▶ _Work to complete_
Copy out each line in the material below that has the word "object".

▶ _Data in this exercise_
_ _ _

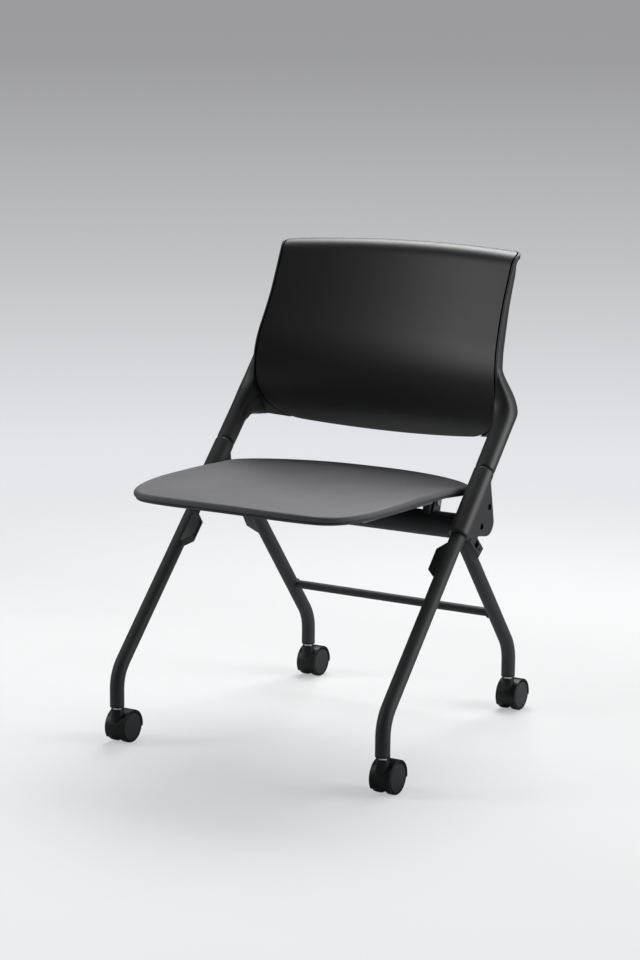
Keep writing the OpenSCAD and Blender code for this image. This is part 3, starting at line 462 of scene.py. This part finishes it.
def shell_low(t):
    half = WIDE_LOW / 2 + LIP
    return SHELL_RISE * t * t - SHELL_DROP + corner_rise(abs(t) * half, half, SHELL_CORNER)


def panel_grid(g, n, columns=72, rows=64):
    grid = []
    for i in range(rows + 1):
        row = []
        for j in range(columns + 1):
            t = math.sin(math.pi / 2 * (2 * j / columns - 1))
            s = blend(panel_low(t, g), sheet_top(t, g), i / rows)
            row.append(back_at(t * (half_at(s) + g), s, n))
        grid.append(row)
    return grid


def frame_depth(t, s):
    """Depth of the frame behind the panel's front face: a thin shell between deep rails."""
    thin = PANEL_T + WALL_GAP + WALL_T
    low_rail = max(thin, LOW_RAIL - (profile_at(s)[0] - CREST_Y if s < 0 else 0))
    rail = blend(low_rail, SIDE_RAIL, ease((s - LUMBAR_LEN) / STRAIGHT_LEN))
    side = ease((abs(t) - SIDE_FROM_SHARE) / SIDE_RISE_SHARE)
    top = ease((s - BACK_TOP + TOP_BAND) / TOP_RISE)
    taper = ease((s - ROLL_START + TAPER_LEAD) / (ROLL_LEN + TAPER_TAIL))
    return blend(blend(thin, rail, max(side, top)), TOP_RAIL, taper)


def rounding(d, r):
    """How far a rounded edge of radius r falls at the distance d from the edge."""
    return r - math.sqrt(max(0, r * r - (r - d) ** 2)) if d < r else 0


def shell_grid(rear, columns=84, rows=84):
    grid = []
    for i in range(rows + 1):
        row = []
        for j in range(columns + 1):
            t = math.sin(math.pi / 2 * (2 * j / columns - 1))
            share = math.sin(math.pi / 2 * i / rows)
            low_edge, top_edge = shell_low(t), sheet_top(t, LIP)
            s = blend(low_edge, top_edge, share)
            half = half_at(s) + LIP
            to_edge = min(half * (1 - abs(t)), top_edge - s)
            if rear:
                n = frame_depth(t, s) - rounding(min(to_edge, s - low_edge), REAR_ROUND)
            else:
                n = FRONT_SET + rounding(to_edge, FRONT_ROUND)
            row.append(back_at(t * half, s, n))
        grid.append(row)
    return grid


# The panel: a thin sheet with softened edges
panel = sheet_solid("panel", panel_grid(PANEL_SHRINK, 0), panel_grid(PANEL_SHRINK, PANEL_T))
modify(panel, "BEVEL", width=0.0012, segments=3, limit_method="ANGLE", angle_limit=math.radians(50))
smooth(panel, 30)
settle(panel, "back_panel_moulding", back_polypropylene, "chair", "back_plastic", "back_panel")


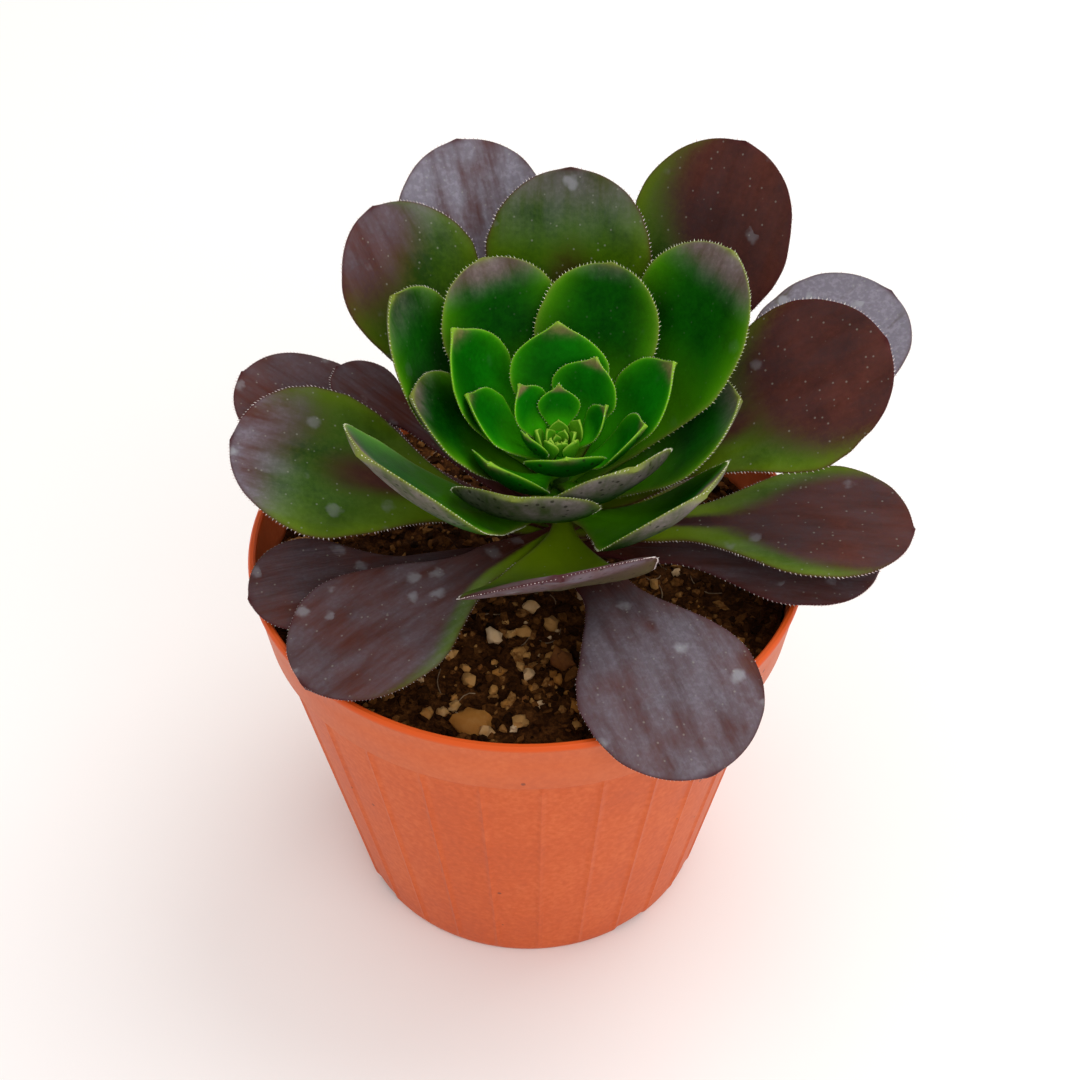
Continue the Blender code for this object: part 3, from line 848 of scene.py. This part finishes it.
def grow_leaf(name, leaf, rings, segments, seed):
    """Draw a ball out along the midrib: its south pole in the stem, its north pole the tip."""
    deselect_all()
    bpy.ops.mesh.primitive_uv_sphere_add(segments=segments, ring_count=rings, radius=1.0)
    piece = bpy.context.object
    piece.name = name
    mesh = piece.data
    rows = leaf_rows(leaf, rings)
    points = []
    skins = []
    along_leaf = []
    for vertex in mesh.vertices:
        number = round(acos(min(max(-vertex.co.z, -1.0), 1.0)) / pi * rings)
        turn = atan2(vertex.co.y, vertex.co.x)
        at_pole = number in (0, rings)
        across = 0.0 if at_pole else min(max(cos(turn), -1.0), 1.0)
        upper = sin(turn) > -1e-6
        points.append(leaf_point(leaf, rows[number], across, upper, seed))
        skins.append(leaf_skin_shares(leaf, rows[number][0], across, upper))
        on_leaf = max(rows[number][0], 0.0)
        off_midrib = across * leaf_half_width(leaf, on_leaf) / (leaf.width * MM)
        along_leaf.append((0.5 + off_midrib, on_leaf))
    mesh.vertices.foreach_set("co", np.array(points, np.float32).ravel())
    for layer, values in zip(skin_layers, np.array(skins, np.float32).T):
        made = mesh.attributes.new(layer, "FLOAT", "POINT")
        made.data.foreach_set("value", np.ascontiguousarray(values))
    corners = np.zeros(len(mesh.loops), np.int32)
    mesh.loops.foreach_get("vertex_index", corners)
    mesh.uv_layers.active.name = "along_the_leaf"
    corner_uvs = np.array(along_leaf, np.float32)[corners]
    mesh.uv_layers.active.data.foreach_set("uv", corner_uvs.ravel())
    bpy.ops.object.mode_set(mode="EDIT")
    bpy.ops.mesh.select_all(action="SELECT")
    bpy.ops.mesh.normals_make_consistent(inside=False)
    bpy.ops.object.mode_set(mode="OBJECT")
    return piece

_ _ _

▶ _Response to the task_
Continue the Blender code for this object: part 3, from line 848 of scene.py. This part finishes it.
    piece = bpy.context.object
    bpy.ops.object.mode_set(mode="EDIT")
    bpy.ops.object.mode_set(mode="OBJECT")